__Exercise__
The lines to print start at the one containing "cut(boom, stab_bore)" and end at the one containing "obj.matrix_world = world"; print them exactly, ends included, and only them.

>> Start

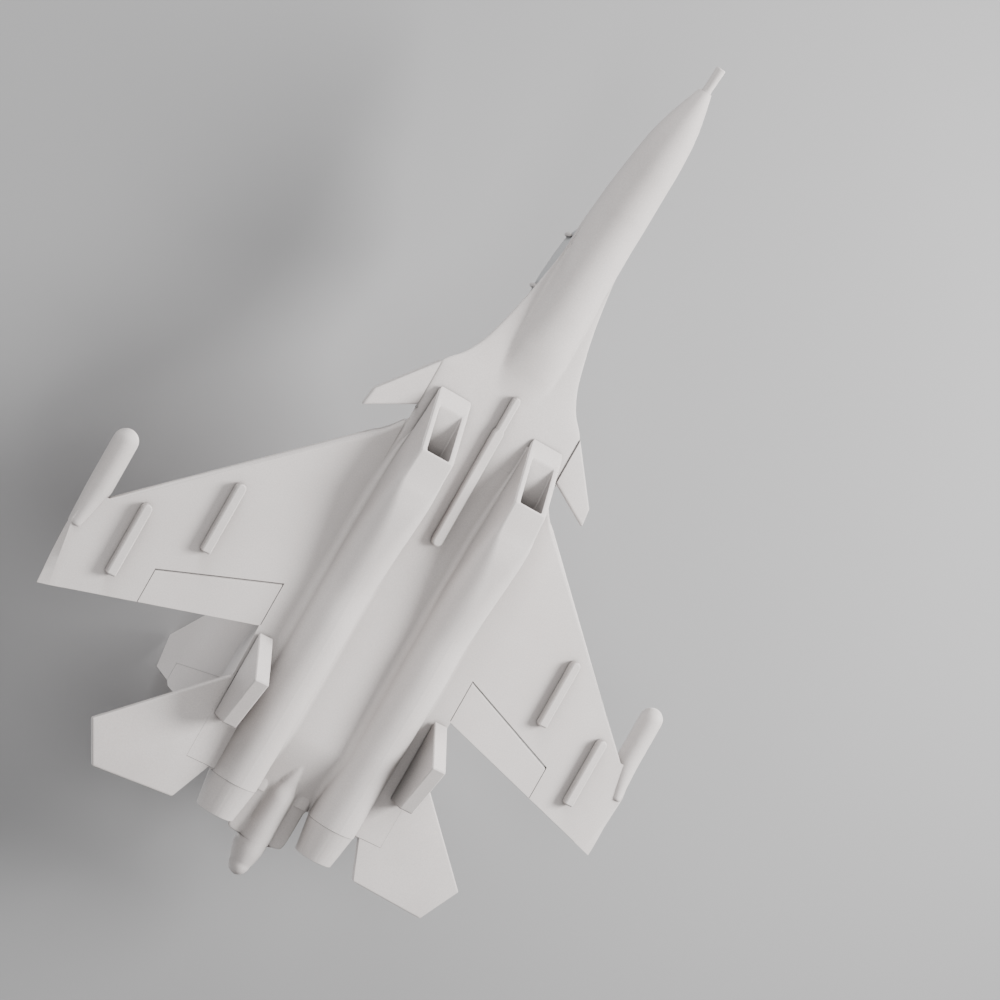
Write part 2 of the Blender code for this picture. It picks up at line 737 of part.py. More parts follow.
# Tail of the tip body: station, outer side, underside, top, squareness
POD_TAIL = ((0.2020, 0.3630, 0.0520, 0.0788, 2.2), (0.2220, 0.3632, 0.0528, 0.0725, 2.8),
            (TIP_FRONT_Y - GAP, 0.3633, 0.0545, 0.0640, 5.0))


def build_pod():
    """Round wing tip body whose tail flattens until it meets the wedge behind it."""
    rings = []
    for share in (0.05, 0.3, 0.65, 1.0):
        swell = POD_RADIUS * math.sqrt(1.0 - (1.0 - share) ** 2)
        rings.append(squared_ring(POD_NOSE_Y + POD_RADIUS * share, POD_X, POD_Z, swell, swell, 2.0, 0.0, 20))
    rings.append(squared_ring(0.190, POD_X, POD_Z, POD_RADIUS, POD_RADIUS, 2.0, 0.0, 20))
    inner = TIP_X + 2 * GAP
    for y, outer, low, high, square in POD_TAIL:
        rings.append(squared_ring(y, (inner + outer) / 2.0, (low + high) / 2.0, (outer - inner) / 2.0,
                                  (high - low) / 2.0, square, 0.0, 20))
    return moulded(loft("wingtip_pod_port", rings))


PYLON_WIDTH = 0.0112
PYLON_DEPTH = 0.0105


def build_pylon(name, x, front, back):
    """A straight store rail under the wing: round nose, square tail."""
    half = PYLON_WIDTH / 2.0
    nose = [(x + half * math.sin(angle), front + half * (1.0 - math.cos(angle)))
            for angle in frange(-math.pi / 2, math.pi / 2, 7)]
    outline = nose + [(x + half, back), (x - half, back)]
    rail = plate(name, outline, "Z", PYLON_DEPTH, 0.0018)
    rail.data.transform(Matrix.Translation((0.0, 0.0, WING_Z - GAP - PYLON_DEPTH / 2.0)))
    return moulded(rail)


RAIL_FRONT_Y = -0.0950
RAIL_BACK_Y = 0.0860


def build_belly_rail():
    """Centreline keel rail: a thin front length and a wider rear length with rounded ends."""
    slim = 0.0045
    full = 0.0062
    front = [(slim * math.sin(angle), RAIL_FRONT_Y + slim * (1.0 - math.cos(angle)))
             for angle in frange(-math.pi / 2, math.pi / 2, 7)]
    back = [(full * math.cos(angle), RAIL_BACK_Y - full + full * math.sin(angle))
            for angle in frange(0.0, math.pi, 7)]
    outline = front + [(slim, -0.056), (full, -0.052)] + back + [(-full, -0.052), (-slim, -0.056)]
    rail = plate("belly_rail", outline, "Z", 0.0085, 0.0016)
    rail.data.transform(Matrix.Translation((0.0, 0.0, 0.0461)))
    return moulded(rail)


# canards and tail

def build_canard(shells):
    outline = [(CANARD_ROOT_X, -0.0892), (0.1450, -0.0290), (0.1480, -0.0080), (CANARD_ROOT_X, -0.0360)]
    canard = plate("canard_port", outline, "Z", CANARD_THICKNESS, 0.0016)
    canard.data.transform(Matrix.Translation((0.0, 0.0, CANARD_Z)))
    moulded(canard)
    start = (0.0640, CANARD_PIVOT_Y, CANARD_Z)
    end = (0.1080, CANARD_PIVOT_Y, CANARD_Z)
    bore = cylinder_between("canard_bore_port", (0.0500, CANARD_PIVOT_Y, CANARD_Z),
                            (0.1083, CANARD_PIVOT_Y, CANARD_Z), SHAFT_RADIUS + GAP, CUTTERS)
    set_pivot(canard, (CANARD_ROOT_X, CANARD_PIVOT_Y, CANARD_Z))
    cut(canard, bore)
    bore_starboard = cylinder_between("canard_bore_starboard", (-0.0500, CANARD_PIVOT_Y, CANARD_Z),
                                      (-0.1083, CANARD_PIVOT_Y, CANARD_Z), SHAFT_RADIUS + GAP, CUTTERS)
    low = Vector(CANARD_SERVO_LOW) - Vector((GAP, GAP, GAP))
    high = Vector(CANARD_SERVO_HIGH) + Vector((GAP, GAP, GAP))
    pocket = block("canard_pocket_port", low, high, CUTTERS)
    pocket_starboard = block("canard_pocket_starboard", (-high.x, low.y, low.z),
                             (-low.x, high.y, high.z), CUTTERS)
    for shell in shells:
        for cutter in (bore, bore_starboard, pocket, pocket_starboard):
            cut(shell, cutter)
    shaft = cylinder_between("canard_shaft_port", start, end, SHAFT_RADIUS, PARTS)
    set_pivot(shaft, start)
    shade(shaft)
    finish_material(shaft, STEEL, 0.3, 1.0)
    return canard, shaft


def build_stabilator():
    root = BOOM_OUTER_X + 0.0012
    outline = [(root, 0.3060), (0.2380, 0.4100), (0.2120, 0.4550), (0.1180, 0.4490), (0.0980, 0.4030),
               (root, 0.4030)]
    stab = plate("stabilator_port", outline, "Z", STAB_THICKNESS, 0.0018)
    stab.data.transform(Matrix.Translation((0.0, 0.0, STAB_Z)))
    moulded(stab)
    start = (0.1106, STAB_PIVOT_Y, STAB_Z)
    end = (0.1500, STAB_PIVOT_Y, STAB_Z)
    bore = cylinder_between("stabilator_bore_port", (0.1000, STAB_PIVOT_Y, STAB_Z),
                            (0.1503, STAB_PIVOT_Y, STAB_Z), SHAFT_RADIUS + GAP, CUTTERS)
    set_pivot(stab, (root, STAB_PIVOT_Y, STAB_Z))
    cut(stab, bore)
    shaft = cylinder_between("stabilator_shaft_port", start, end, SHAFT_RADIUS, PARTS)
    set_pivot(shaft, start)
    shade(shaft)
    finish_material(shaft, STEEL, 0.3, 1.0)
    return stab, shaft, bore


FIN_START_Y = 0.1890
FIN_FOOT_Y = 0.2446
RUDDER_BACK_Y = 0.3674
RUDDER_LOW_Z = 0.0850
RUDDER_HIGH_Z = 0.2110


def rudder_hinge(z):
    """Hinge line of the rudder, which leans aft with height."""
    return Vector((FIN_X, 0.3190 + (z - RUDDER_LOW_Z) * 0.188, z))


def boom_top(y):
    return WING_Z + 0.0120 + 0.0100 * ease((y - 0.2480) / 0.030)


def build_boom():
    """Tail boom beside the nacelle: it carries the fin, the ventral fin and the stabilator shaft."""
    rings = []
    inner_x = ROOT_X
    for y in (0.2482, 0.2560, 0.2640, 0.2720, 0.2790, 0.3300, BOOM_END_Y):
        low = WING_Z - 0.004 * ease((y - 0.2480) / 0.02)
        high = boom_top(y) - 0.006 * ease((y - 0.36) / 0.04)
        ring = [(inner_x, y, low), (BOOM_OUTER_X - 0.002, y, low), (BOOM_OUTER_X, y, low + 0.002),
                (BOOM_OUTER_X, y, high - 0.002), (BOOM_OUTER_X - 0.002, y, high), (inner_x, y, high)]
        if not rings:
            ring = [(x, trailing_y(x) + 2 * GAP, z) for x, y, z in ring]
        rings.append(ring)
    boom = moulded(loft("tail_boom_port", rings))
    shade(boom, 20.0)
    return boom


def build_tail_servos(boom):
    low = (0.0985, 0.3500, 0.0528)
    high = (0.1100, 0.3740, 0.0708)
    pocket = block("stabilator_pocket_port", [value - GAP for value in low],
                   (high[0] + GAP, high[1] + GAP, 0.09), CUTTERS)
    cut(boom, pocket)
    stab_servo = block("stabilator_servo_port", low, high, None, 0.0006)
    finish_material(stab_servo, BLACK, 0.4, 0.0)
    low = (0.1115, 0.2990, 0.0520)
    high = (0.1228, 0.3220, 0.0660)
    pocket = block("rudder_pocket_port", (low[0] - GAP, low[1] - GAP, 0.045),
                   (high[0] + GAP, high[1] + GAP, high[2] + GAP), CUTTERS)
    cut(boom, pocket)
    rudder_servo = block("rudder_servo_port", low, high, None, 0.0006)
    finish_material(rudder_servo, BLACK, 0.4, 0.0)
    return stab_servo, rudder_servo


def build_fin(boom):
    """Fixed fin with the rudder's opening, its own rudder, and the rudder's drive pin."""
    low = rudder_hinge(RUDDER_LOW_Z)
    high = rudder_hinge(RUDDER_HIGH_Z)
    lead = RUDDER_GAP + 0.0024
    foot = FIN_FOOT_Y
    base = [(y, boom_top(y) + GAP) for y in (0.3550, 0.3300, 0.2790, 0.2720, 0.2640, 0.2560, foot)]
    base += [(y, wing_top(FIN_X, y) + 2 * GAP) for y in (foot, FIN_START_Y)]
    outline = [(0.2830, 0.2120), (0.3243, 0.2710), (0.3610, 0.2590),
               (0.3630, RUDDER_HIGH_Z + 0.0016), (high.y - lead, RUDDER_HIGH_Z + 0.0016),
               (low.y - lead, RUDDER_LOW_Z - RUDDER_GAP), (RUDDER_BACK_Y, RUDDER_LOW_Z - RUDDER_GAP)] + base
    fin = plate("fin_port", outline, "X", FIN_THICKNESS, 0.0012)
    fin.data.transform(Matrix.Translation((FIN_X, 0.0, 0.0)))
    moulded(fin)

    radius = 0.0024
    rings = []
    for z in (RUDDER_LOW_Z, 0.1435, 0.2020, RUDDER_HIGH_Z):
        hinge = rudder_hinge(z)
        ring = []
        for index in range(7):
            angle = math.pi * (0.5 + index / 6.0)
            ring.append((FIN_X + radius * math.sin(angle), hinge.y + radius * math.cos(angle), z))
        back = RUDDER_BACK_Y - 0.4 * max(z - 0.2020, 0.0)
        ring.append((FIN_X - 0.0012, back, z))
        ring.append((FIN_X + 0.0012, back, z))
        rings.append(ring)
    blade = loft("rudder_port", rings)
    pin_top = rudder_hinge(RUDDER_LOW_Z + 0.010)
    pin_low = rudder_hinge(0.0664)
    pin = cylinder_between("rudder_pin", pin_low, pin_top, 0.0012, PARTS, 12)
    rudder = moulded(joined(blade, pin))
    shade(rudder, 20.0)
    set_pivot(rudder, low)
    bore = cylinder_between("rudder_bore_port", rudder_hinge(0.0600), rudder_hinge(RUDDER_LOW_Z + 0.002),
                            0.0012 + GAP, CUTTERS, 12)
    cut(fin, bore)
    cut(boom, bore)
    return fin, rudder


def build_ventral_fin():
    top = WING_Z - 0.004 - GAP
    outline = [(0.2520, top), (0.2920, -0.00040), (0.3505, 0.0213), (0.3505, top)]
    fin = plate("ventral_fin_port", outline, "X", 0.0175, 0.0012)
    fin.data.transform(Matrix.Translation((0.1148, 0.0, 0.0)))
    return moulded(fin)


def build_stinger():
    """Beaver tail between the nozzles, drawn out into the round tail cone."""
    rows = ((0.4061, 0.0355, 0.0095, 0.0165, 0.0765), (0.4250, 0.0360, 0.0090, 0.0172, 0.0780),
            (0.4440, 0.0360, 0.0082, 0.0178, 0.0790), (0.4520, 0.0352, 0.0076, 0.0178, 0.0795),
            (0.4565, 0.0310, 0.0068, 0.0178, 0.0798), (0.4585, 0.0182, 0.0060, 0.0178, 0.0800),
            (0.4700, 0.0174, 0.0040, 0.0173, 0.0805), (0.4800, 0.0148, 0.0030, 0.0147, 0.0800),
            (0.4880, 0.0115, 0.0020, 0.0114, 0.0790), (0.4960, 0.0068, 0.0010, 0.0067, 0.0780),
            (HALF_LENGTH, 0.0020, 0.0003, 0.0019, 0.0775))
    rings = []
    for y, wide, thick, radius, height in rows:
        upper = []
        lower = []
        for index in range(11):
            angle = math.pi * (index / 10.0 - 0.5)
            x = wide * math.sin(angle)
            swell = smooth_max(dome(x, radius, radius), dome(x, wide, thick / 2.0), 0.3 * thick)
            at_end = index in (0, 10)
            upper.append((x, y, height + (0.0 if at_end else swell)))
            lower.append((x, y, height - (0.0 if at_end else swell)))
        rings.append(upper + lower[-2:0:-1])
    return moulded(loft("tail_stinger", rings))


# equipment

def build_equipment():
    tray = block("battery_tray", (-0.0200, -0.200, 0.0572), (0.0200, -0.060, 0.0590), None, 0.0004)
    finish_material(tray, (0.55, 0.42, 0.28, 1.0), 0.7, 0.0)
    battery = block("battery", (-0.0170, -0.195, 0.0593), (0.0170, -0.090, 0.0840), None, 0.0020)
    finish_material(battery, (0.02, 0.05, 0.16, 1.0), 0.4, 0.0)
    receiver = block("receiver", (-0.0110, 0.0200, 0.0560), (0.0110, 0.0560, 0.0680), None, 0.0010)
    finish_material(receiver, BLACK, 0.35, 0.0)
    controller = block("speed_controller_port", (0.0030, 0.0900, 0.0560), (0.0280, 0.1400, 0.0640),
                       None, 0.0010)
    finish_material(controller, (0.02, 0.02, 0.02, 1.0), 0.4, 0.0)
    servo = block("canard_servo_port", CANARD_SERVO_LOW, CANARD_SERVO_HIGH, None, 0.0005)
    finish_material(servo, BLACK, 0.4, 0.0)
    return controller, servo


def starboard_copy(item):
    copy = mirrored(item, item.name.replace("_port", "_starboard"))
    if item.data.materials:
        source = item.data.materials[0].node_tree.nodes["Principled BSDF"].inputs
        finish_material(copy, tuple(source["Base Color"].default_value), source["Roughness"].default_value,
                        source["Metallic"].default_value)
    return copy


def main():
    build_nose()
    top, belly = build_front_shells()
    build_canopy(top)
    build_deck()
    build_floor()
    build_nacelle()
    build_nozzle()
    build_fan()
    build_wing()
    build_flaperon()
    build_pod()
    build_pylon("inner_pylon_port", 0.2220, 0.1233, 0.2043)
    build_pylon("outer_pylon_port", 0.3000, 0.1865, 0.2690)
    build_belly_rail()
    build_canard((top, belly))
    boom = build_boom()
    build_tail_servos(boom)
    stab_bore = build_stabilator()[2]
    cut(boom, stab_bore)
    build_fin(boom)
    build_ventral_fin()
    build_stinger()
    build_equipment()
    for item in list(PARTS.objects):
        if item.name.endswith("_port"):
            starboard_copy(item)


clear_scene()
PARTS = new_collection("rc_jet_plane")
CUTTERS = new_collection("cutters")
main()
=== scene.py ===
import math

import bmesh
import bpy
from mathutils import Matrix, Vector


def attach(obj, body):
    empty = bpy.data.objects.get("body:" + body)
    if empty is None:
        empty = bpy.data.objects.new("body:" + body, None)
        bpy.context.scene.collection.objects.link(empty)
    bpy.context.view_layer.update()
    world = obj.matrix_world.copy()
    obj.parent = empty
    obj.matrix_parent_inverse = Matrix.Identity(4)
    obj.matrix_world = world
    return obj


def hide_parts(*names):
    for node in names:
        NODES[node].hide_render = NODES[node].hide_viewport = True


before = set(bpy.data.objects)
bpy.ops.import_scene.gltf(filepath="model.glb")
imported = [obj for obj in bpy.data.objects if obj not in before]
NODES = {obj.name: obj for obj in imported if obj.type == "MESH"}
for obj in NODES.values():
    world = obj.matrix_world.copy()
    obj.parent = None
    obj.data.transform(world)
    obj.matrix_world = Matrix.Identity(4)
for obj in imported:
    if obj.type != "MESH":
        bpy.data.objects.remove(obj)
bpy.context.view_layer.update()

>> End

__Complete output__
    cut(boom, stab_bore)
    build_fin(boom)
    build_ventral_fin()
    build_stinger()
    build_equipment()
    for item in list(PARTS.objects):
        if item.name.endswith("_port"):
            starboard_copy(item)


clear_scene()
PARTS = new_collection("rc_jet_plane")
CUTTERS = new_collection("cutters")
main()
=== scene.py ===
import math

import bmesh
import bpy
from mathutils import Matrix, Vector


def attach(obj, body):
    empty = bpy.data.objects.get("body:" + body)
    if empty is None:
        empty = bpy.data.objects.new("body:" + body, None)
        bpy.context.scene.collection.objects.link(empty)
    bpy.context.view_layer.update()
    world = obj.matrix_world.copy()
    obj.parent = empty
    obj.matrix_parent_inverse = Matrix.Identity(4)
    obj.matrix_world = world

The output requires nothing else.